The call for comments on the post about taxation (here) has generated an excellent discussion - with comments that are both thoughtful and informative. Thanks everyone! Since the process seemed to work so well, let's try something like that again.
The topic this time is the recent decline in labor productivity growth in the US.
|Source: BLS (PRS85006093)|
The slowdown seems to be a puzzle, with a variety of explanations, none of which seem to be entirely satisfactory. Here is what Ben Bernanke had to say about it yesterday:
Ben Bernanke: - Although the Federal Reserve, like other forecasters, has tended to be overoptimistic in its forecasts of real GDP during this recovery, we have also, at times, been too pessimistic in our forecasts of the unemployment rate. For example, over the past year unemployment has declined notably more quickly than we or other forecasters expected, even as GDP growth was moderately lower than expected a year ago. This discrepancy reflects a number of factors, including declines in participation, but an important reason is the slow growth of productivity during this recovery; intuitively, when productivity gains are limited, firms need more workers even if demand is growing slowly.
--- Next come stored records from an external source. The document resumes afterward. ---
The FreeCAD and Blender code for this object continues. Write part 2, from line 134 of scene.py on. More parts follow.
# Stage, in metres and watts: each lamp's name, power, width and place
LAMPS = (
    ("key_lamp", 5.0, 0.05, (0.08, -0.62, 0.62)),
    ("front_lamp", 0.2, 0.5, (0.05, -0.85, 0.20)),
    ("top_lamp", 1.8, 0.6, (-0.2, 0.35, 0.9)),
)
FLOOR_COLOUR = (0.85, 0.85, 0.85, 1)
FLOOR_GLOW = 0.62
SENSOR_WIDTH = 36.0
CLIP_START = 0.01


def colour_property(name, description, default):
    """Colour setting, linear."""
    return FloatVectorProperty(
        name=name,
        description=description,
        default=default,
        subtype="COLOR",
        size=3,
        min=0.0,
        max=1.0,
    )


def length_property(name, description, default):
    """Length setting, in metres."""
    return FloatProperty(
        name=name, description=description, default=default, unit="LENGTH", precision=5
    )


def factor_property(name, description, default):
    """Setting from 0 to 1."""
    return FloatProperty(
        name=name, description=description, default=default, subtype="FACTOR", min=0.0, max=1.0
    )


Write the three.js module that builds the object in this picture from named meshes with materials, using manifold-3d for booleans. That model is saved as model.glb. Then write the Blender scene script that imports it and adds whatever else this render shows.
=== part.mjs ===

Disappointing productivity growth accordingly must be added to the list of reasons that economic growth has been slower than hoped. (Incidentally, the slow pace of productivity gains early in the recovery was not evident until well after the fact because of large data revisions--an illustration of the frustrations of real-time policymaking.) The reasons for weak productivity growth are not entirely clear: It may be a result of the severity of the financial crisis, for example, if tight credit conditions have inhibited innovation, productivity-improving investments, and the formation of new firms; or it may simply reflect slow growth in sales, which have led firms to use capital and labor less intensively, or even mismeasurement. Notably, productivity growth has also flagged in a number of foreign economies that were hard-hit by the financial crisis. Yet another possibility is weak productivity growth reflects longer-term trends largely unrelated to the recession. Obviously, the resolution of the productivity puzzle will be important in shaping our expectations for longer-term growth.